Wednesday, September 19, 2007

Left-handers on roll as numbers triple

Leftorium_400Left-handedness has reached record levels, with a more than threefold rise over the past century in the proportion of those using their left hand to write.

A large-scale historical study of handwriting down the ages by academics at University College London (UCL) has found that the proportion of left-handers has gone up from 3% among those born more than 100 years ago to 11% today.

Chris McManus, professor of psychology at UCL, said the surge in left-handedness may be due to a reduction in attempts to coerce naturally left-handed children into using their right hands.

McManus’s team have reinforced the theory that left-handedness is growing by analysing film shot about 1900 which shows that only 16% of those living at the beginning of the 20th century used their left arms to wave, compared with about 24% of people today.
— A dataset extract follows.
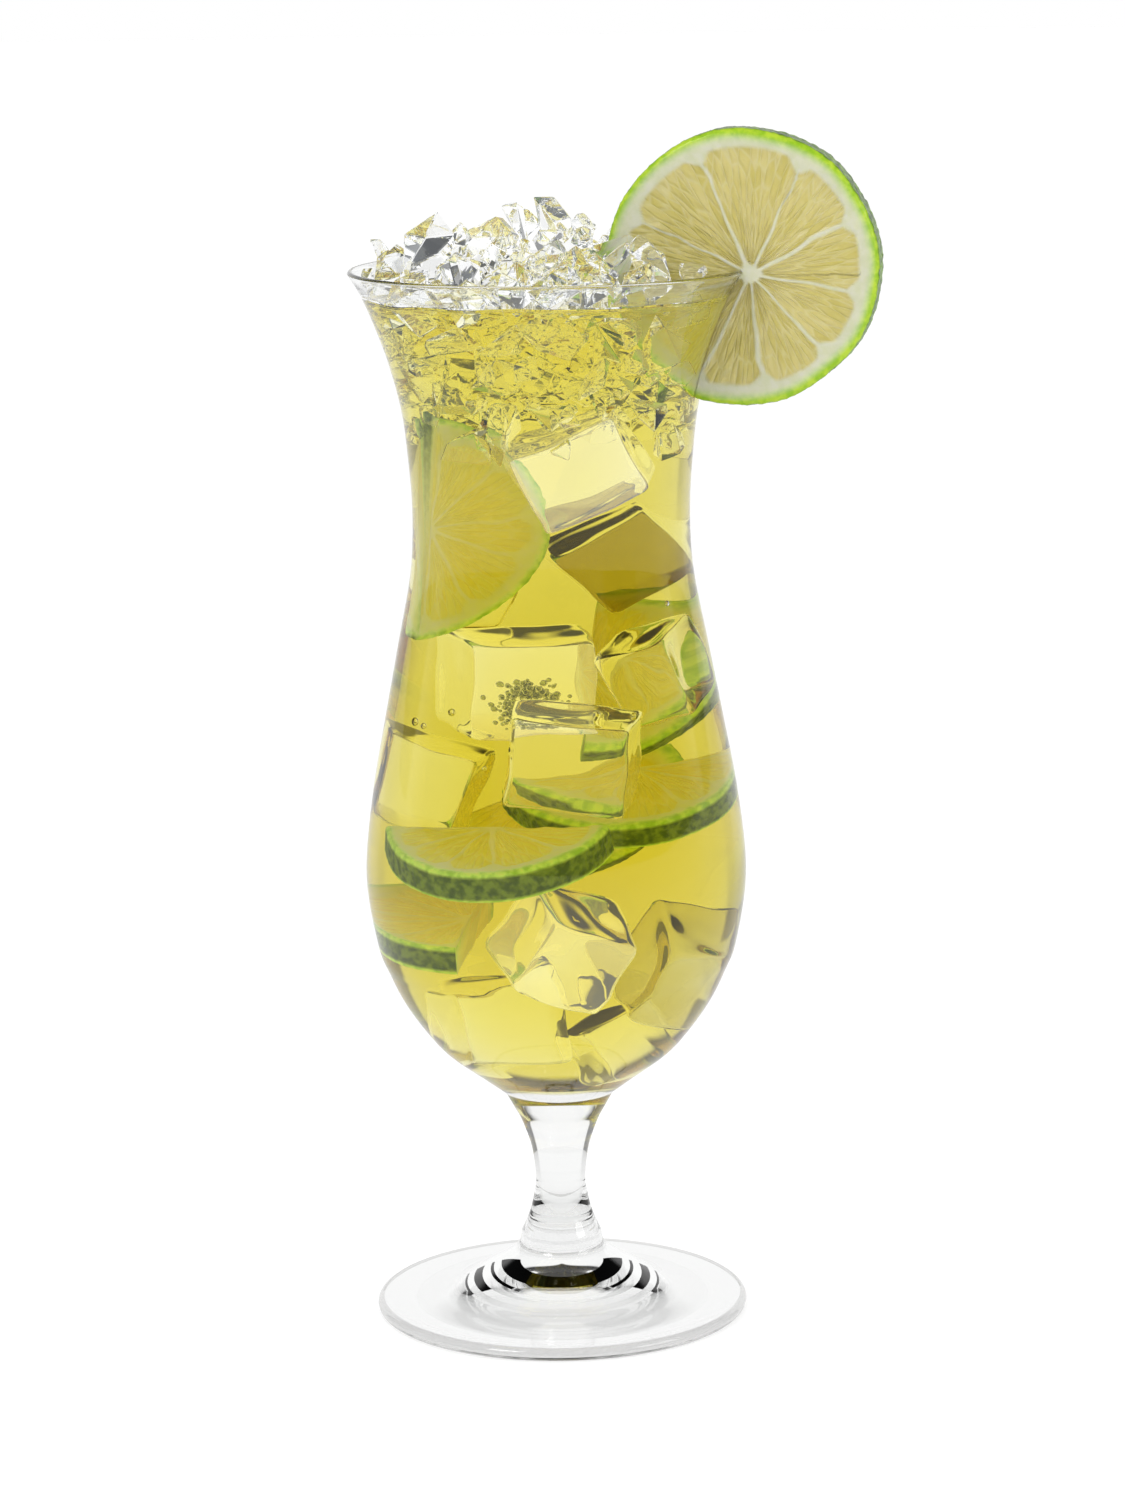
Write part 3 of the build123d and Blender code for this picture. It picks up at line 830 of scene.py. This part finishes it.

Previously experts had suggested severe discrimination against “gibble-fists” in the 18th and 19th centuries might have caused their numbers to fall - before left-handed numbers picked up again as the fashion for coercing left-handers faded in the latter 20th century.

Even into the 1960s some schoolchildren’s left hands were tied behind their backs to ensure they wrote with their right.

1 comment:

Anonymous said...

there still doing it, I know two lefties who told me that there teachers tried to do it to them.